JAKARTA - Akademisi Universitas Islam Negeri (UIN) Jakarta Moh Ali Irvan menyoroti dugaan adanya manuver dari oknum petinggi Polri agar sengaja memperlambat penyelesaian kasus pembunuhan Brigadir J di rumah singgah eks Kadiv Propam Irjen Pol Ferdy Sambo.

Dalam hal ini, Ali meminta kepada Kabareskrim yang secara khusus bertindak dalam penanganan kasus ini untuk segera menuntaskan kasus ini agar bisa segera dibawa ke pengadilan.

"Kabareskrim jangan main-main. Jutaan rakyat menunggu babak akhir dari kasus ini.
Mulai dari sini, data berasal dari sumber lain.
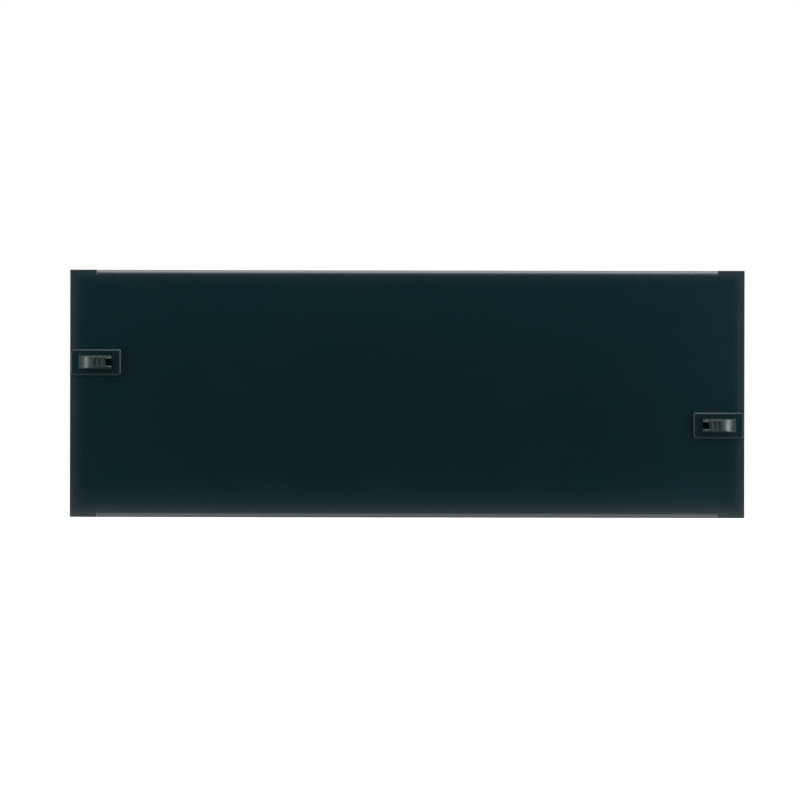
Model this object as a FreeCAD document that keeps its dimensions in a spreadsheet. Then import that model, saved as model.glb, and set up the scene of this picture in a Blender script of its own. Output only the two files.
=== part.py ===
import FreeCAD, Part
import math
import os
import re

import Sketcher
from FreeCAD import Placement, Rotation, Vector

# A four-unit blanking panel for a 19-inch rack: one folded steel sheet with a sprung slide latch near
# each end.  X runs along the panel, Z is up, and the panel faces -Y.  The origin is the panel's centre,
# on the plane of its back, which is the plane that lies on the rack's rails.
#
# Each latch is drawn in a frame of its own: X is the distance in from the panel's end, Y is the depth
# as above, and Z is the height above the latch's centre line.

os.makedirs("parts", exist_ok=True)
doc = FreeCAD.newDocument("BlankingPanel")

# ---------------------------------------------------------------- sizes, in millimetres

SIZES = [
    # the folded sheet
    ("panel_length", 482.6),
    ("panel_height", 177.0),
    ("sheet_thickness", 1.5),
    ("tab_length", 19.3),
    ("flange_depth", 12.0),
    ("bend_radius", 1.0),
    ("panel_corner", 0.6),
    ("flange_corner_cut", 3.0),
    ("relief_width", 0.25),
    ("relief_past_bend", 1.0),
    # the rack that it fits
    ("rack_hole", 9.5),
    ("rack_hole_inset", 8.75),
    ("latch_height", 22.225),
    ("rail_room", 2.4),
    # clearances and travel
    ("cutout_clearance", 0.15),
    ("hole_clearance", 0.2),
    ("slide_clearance", 0.2),
    ("slide_lift", 0.15),
    ("snap_play", 0.15),
    ("travel", 3.8),
    # latch housing
    ("bezel_start", 0.8),
    ("bezel_border", 3.1),
    ("bezel_height", 18.6),
    ("bezel_thickness", 2.2),
    ("bezel_chamfer", 1.0),
    ("bezel_front_corner", 0.2),
    ("boss_corner", 0.85),
    ("window_border", 3.0),
    ("rib_thickness", 1.3),
    ("rib_depth", 1.4),
    ("rib_lead", 0.4),
    ("collar_wall", 1.3),
    ("collar_overhang", 1.8),
    ("bridge_clearance", 0.3),
    ("guide_depth", 3.2),
    ("catch_inset", 3.4),
    ("catch_length", 3.5),
    ("catch_pitch", 7.0),
    ("catch_reach", 1.1),
    ("catch_depth", 1.5),
    # latch slide
    ("grip_cover", 0.6),
    ("grip_width", 9.6),
    ("grip_lip", 0.6),
    ("ramp_run", 11.4),
    ("ramp_height", 3.45),
    ("tip_height", 4.2),
    ("flare_run", 3.4),
    ("tip_cover", 0.2),
    ("tip_chamfer", 1.4),
    ("side_lean", 1.3),
    ("edge_round", 0.3),
    ("cheek_thickness", 2.3),
    ("field_depth", 1.45),
    ("ridge_inset", 2.3),
    ("ridge_pitch", 3.9),
    ("ridge_width", 1.2),
    ("ridge_height", 0.6),
    ("keel_length", 18.6),
    ("keel_back_gap", 0.1),
    ("hook_overlap", 1.8),
    ("hook_lip", 1.2),
    ("hook_nose", 4.0),
    ("nose_inset", 2.0),
    ("leg_length", 4.2),
    ("leg_slot", 0.5),
    ("leg_thickness", 0.7),
    ("leg_barb", 1.0),
    ("leg_barb_depth", 1.25),
    ("block_length", 2.4),
    ("block_gap", 0.8),
    # spring
    ("spring_diameter", 3.9),
    ("spring_wire", 0.5),
    ("spring_length", 10.9),
    ("spring_turns", 6.5),
    ("spring_side_gap", 0.15),
    ("spring_seat_gap", 0.05),
    ("spring_set_back", 0.65),
    ("peg_clearance", 0.25),
    ("peg_length", 2.0),
]

sizes = doc.addObject("Spreadsheet::Sheet", "sizes")
for row, (alias, value) in enumerate(SIZES, start=1):
    sizes.set(f"A{row}", alias)
    sizes.set(f"B{row}", str(value))
    sizes.setAlias(f"B{row}", alias)
doc.recompute()

# ---------------------------------------------------------------- places worked out from the sizes

# Each place is a sum of sizes and of the places above it.
PLACES = {}


def expression(text):
    """The text with each word swapped for its cell in the sheet, or for the place that it names."""
    words = re.compile(r"[a-z]\w*")
    return words.sub(lambda word: PLACES.get(word[0], f"sizes.{word[0]}"), str(text))


def place(name, text):
    PLACES[name] = f"({expression(text)})"


def number(text):
    """What an expression comes to with the sizes as they are."""
    return float(sizes.evalExpression(expression(text)))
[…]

Jangan berlarut-larut seperti sinetron," kata Ali dalam keterangan tertulis, Minggu 14 Agustus.

Dosen Komunikasi UIN Jakarta ini juga mengapresiasi langkah Kapolri yang menetapkan Irjen Ferdy sambo sebagai tersangka kasus penembakan Brigadir J. Menurutnya, penetapan itu merupakan upaya Kapolri untuk memperbaiki citra Korps Bhayangkara.
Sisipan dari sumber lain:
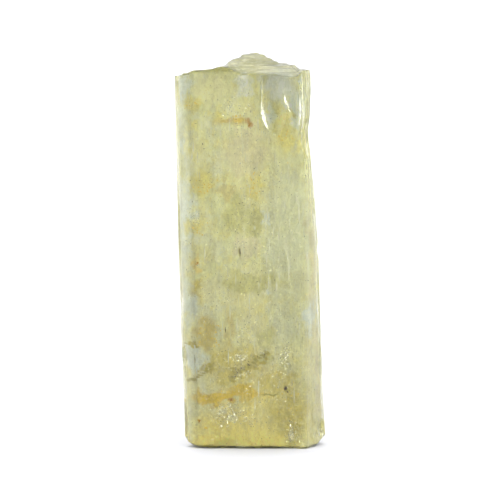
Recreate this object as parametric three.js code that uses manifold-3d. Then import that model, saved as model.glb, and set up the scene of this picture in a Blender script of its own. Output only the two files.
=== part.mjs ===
// A heliodor crystal: one prism of golden beryl, standing on its broken root.
//
// Six striated prism faces meet at 120 degrees, one broad face in front and two long ones behind.
// The upper end is a terraced, broken termination with a knob on it. Shell-shaped chips lie on the
// faces, along the edges and round both rims. The root is broken too, and rests on its flat middle.
//
// Frame: millimetres, +Z up along the prism, the origin on the resting surface, under the middle of
// the bounding box. +X runs to the right along the broad front face, and +Y points away from it.
import * as THREE from "three";
import { mergeVertices } from "three/addons/utils/BufferGeometryUtils.js";
import Module from "manifold-3d";

// ---- Driving dimensions: tables are [where, value], straight between the points ----

const FRONT_Y = -5.4; // the broad front face
const BACK_Y = 5.4; // the narrow back face
const FACE_SLOPE = Math.tan(Math.PI / 3); // the next prism face turns 60 degrees away

// The left and right outline of the prism, as x by height. It leans and widens towards the root.
const LEFT_EDGE = [
  [0, -6.75], [4.6, -6.85], [9.7, -7.08], [14.9, -7.23], [20, -7.39],
  [25.2, -7.5], [29.3, -7.59], [33.9, -7.69], [38.6, -7.75],
];
const RIGHT_EDGE = [
  [0, 7.73], [4.6, 7.45], [9.7, 7.25], [14.9, 7.07], [20, 6.91], [25.2, 6.55],
  [29.3, 6.12], [32.4, 5.85], [33.9, 5.99], [36.5, 6.09], [38.6, 6.02],
];
// How far the narrow face on each side of the front one runs across, by height.
const LEFT_RUN = [[0, 1.1], [14.9, 1.25], [25.2, 1.45], [38.6, 1.3]];
const RIGHT_RUN = [
  [0, 1.95], [4.6, 1.74], [9.7, 1.55], [20, 1.23], [25.2, 0.87], [29.3, 0.51],
  [32.4, 0.35], [38.6, 0.56],
];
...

"Itu merupakan upaya Kapolri untuk mengembalikan citra kepolisian dan kepercayaan publik," tuturnya.

Ali melanjutkan, kasus Brigadir J menurutnya bukan hanya kasus penembakan, tetapi ada upaya menutup-nutupi hingga merekayasa kasus yang dilakukan oleh oknum internal Polri.

Dia bilang, untuk mengembalikan kepercayaan publik terhadap institusi kepolisian maka usut tuntas upaya rekayasa yang dilakukan oleh kelompok kepolisian pada kasus penembakan Brigadir J.

"Kapolri jangan ragu untuk menuntaskan kasus ini. Tindak tegas jika ada oknum di kepolisian yang mencoba menhambat pengungkapan kasus ini," tegas Ali.

Sebelumnya, Tim Khusus Polri menetapkan empat orang sebagai tersangka dalam kasus penembakan Nofriansyah Yosua Hutabarat atau Brigadir J dengan sangkaan pembunuhan berencana, keempatnya terancam dengan pidana maksimal hukuman mati atau penjara seumur hidup.

Kepala Bareskrim Polri Komjen Pol. Agus Andrianto menyampaikan, keempat tersangka itu Bharada Dua Polri Richard Eliezer Pudihang Lumiu atau Bharada E, Bripka Ricky Rizal atau Bripka R, Kuat, dan Irjen Pol. Ferdy Sambo.

“Berdasarkan hasil pemeriksaan keempat tersangka, menurut perannya masing-masing, penyidik menetapkan Pasal 340 subsider Pasal 338 juncto Pasal 338 juncto Pasal 55 dan Pasal 56 KUHP dengan ancaman maksimal hukuman mati penjara seumur hidup atau penjara selama-lamanya 20 tahun,” kata Agus dalam konferensi pers di Mabes Polri, Selasa 14 Agustus malam.